Formula Used:Absolute value function: \[\left| x \right| = \left\{ {\begin{array}{*{20}{c}}{ - x,}&{if x < 0}\\{x,}&{if x \ge 0}\end{array}} \right.\]
\[\int\limits_a^b {{x^n}dx = \left[ {\dfrac{{{x^{n + 1}}}}{{n + 1}}} \right]} _a^b\]
\[\int\limits_a^b {ndx = \left[ {nx} \right]} _a^b = n\left( {b - a} \right)\]



Complete step by step solution:The given definite integral is \[\int\limits_0^2 {\left| {x - 1} \right|} dx\].
Let consider,
\[I = \int\limits_0^2 {\left| {x - 1} \right|} dx\]
Substitute \[x = x - 1\] in the absolute value function \[\left| x \right| = \left\{ {\begin{array}{*{20}{c}}{ - x,}&{if x < 0}\\{x,}&{if x \ge 0}\end{array}} \right.\].
We get,
\[\left| {x - 1} \right| = \left\{ {\begin{array}{*{20}{c}}{ - \left( {x - 1} \right),}&{if x - 1 < 0}\\{x - 1,}&{if x - 1 \ge 0}\end{array}} \right.\]
\[ \Rightarrow \left| {x - 1} \right| = \left\{ {\begin{array}{*{20}{c}}{ - \left( {x - 1} \right),}&{if x < 1}\\{x - 1,}&{if x \ge 1}\end{array}} \right.\]
The interval of the integration is 0 to 2.
This implies that \[\left| {x - 1} \right| = \left\{ {\begin{array}{*{20}{c}}{ - \left( {x - 1} \right),}&{if 0 < x < 1}\\{x - 1,}&{if 1 \le x < 2}\end{array}} \right.\].
Break the integration by using the above absolute value function.
\[I = \int\limits_0^1 { - \left( {x - 1} \right)} dx + \int\limits_1^2 {\left( {x - 1} \right)} dx\]
\[ \Rightarrow I = \int\limits_0^1 {\left( {1 - x} \right)} dx + \int\limits_1^2 {\left( {x - 1} \right)} dx\]

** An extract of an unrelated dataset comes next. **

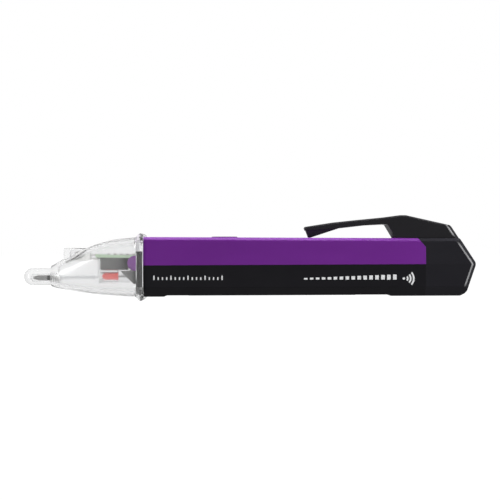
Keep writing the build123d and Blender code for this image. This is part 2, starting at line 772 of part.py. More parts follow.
nodes = {
    "nose_cone": nose_cone(),
    "sensor_pin": sensor_pin(),
    "sensor_spring": sensor_spring(),
    "sensor_lead": sensor_lead(),
    "lead_sleeve": lead_sleeve(),
    "alarm_led": alarm_led(),
    "alarm_led_leads": Compound(children=alarm_led_leads()),
    "led_carrier": led_carrier(),
    "torch_led": torch_led(),
    "torch_led_leads": Compound(children=torch_led_leads()),
    "buzzer": buzzer(),
    "circuit_board": circuit_board(),
    "board_chip": board_chip(),
    "board_passives": Compound(children=board_passives()),
    "power_switch": power_switch(),
    "switch_plunger": switch_plunger(),
    "power_button": power_button(),
    "button_gasket": button_gasket(),
    "upper_shell": upper_shell(blank),
    "lower_shell": lower_shell(blank),
    "inner_chassis": inner_chassis(),
    "board_screw_front": board_screw(SCREW_FRONT_X, 1),
    "board_screw_rear": board_screw(SCREW_REAR_X, -1),
    "positive_contact": positive_contact(),
    "negative_strip": negative_strip(),
    "battery_front": cell(CELL_FRONT_X),
    "battery_rear": cell(CELL_FRONT_X + CELL_LENGTH),
    "rating_label": rating_label(),
    "tail_cap": cap,
    "spring_plate": spring_plate(),
    "battery_spring": battery_spring(),
    "clip_block": clip_block(cap),
    "clip_arm": clip_arm(),
    "clip_screw": clip_screw(),
}

for name, shape in nodes.items():
    export_step(shape, f"parts/{name}.step")
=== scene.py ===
import bpy
import bmesh
import math
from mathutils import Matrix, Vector


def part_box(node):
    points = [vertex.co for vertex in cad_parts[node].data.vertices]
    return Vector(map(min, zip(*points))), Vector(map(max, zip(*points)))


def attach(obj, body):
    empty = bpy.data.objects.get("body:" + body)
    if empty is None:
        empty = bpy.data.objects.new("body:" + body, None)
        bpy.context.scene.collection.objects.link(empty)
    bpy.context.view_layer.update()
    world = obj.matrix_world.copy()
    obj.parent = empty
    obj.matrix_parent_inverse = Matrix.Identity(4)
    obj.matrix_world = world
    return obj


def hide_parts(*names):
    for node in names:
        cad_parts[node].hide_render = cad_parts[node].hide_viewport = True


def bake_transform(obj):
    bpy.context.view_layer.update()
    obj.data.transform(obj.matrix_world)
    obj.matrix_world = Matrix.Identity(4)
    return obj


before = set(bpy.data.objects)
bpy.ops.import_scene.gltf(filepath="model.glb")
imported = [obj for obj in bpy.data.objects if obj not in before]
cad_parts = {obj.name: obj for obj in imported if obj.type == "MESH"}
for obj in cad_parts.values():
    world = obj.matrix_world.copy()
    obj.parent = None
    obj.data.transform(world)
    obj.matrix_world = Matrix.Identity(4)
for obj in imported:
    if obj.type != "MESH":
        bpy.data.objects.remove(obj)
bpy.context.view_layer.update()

MM = 0.001
scene = bpy.context.scene

# Stations along X on the object, in millimetres: painted highlight rings at the front and rear ends of
# the neck inside the guard, a painted glow on the grip's front face, the pin's crimp, and the outline of
# the pocket clip.
FRONT_HIGHLIGHT_LINE = (-37.42, -37.1)
REAR_HIGHLIGHT_LINE = (-35.7, -35.12)
GRIP_FACE = (-35.12, -35.02)
PAINTED_HIGHLIGHT_END = -35.03
PIN_CRIMP = (-68.2, -67.05)
CLIP_TIP = 18.8
CLIP_CREST = 52.9
CLIP_REAR = 68.0

# Painted glow (emission) on the shells round the neck inside the clear guard: from, to, strength.
NECK_PAINTED_GLOW = ((*FRONT_HIGHLIGHT_LINE, 0.45), (*REAR_HIGHLIGHT_LINE, 0.62), (*GRIP_FACE, 0.25))


# ---------------------------------------------------------------- node helpers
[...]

Now solve the integrals by using the formulas \[\int\limits_a^b {{x^n}dx = \left[ {\dfrac{{{x^{n + 1}}}}{{n + 1}}} \right]} _a^b\] and \[\int\limits_a^b {ndx = \left[ {nx} \right]} _a^b = n\left( {b - a} \right)\].

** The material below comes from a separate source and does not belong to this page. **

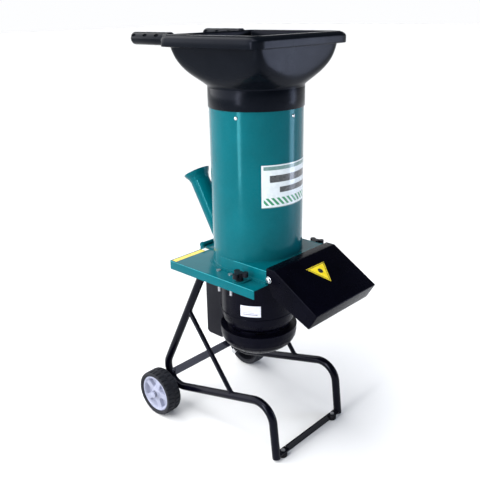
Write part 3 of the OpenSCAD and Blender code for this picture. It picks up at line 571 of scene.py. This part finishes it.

\[ \Rightarrow I = \left[ {x - \dfrac{{{x^2}}}{2}} \right]_0^1 + \left[ {\dfrac{{{x^2}}}{2} - x} \right]_1^2\]
Apply the upper and lower limits.
\[ \Rightarrow I = \left[ {\left( {1 - \dfrac{{{1^2}}}{2}} \right) - \left( {0 - \dfrac{{{0^2}}}{2}} \right)} \right] + \left[ {\left( {\dfrac{{{2^2}}}{2} - 2} \right) - \left( {\dfrac{{{1^2}}}{2} - 1} \right)} \right]\]
\[ \Rightarrow I = \dfrac{1}{2} + \left[ {\left( {2 - 2} \right) - \left( { - \dfrac{1}{2}} \right)} \right]\]
\[ \Rightarrow I = \dfrac{1}{2} + \left[ {0 + \dfrac{1}{2}} \right]\]
\[ \Rightarrow I = \dfrac{1}{2} + \dfrac{1}{2}\]
\[ \Rightarrow I = 1\]
Thus, \[\int\limits_0^2 {\left| {x - 1} \right|} dx = 1\].



Option ‘D’ is correct


Note: Students often do mistake to integrating \[\int\limits_a^b {{x^n}dx} \]. They apply the formula \[\int\limits_a^b {{x^n}dx = \left[ {{x^{n + 1}}} \right]} _a^b\] which is an incorrect formula. The correct formula is \[\int\limits_a^b {{x^n}dx = \left[ {\dfrac{{{x^{n + 1}}}}{{n + 1}}} \right]} _a^b\].